You are faced with a decision to go into a room full of lethal radiation in order to enter a code and prevent disaster. You are told it has to be you, and nobody else, and doing so will kill you.

You have the potential to have a super mutant and a ghoul with you at the end of the game. Both of them are not only immune to the negative effects of radiation, but are healed by it.

They will refuse to go into the room and enter the code because "It's your destiny" to do so.

It makes absolutely no sense whatsoever.

Sniper Team 4 said:
Why is the Didact in Halo 4 doing what he's doing? The Flood has been destroyed. He has no reason to declare war on humanity.
Yes he does, because humanity were at war with the Forerunners for a millennia before the Forerunners had even heard of the flood. They were at war because the Forerunners hold the 'Mantle', but humanity are the ones who are naturally supposed to be in charge of it. He is unwilling to relinquish control over to the humans and plans to destroy them rather than let them have it.
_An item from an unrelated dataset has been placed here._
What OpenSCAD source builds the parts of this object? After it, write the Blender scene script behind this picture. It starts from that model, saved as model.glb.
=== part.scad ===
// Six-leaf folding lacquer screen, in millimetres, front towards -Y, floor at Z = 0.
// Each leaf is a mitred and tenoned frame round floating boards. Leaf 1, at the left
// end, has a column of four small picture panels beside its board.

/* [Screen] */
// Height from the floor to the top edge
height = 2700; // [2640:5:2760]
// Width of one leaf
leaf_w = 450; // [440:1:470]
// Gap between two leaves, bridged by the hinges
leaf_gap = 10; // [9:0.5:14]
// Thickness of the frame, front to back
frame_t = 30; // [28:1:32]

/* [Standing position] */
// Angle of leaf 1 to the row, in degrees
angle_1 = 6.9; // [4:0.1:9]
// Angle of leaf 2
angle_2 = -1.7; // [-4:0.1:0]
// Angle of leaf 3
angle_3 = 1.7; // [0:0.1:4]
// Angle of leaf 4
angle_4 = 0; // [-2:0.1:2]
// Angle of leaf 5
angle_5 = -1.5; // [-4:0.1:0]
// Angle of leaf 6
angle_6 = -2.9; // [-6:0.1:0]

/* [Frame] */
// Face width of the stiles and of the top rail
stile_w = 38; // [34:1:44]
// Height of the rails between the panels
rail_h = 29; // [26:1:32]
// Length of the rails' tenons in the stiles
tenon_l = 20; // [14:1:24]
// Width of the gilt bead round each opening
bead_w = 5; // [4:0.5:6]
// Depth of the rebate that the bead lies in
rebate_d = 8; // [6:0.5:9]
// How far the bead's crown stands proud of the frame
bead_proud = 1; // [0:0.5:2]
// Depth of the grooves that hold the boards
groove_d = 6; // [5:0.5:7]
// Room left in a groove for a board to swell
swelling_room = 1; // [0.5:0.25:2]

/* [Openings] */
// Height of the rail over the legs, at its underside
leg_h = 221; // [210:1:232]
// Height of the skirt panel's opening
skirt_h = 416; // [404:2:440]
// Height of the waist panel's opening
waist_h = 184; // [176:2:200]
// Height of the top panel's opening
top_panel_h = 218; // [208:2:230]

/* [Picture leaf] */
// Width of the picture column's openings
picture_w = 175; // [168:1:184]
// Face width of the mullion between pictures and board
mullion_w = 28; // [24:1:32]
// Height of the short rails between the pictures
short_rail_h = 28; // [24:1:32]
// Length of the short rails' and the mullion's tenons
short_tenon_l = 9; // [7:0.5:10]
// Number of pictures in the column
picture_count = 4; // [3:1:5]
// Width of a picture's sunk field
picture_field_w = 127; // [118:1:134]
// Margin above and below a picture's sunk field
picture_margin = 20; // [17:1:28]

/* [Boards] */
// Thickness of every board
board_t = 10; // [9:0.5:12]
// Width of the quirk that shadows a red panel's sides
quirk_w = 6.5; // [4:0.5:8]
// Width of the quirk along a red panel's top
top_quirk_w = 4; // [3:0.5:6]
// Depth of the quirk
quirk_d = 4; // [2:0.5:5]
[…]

His hatred of them has nothing to do with the flood whatsoever.

Marik Bentusi said:
BioShock: Just why did Fontaine pull of his elaborate scheme with the protagonist instead of bunkering him somewhere close? It just adds a crapton of unnecessary complications not only in theory, but also practically as it turns out his creation really does backfire on him.
I'd usually just handwave it, but add to that Fontaine's already laughable Saturday Morning Mustache-Twirling Doctor Evilstein Villain Out For World Domination spiel and the fact the whole farce was really just written to allow for the character freedom plot twist, I can't help but be disgusted at the terrible writing beneath and think of the plot hole as an irredeemably deep one.
Because Jack was a back-up plan, not his main one. He used him in case everything went wrong, which it just so happened to do. He couldn't keep him alive and in Rapture because Ryan could have easily discovered him, which would ruin the point of him being an ace up his sleeve.

Fontaine also did not want world domination, he wanted to control the city. He wasn't supposed to be evil, he was supposed to be greedy and ruthless.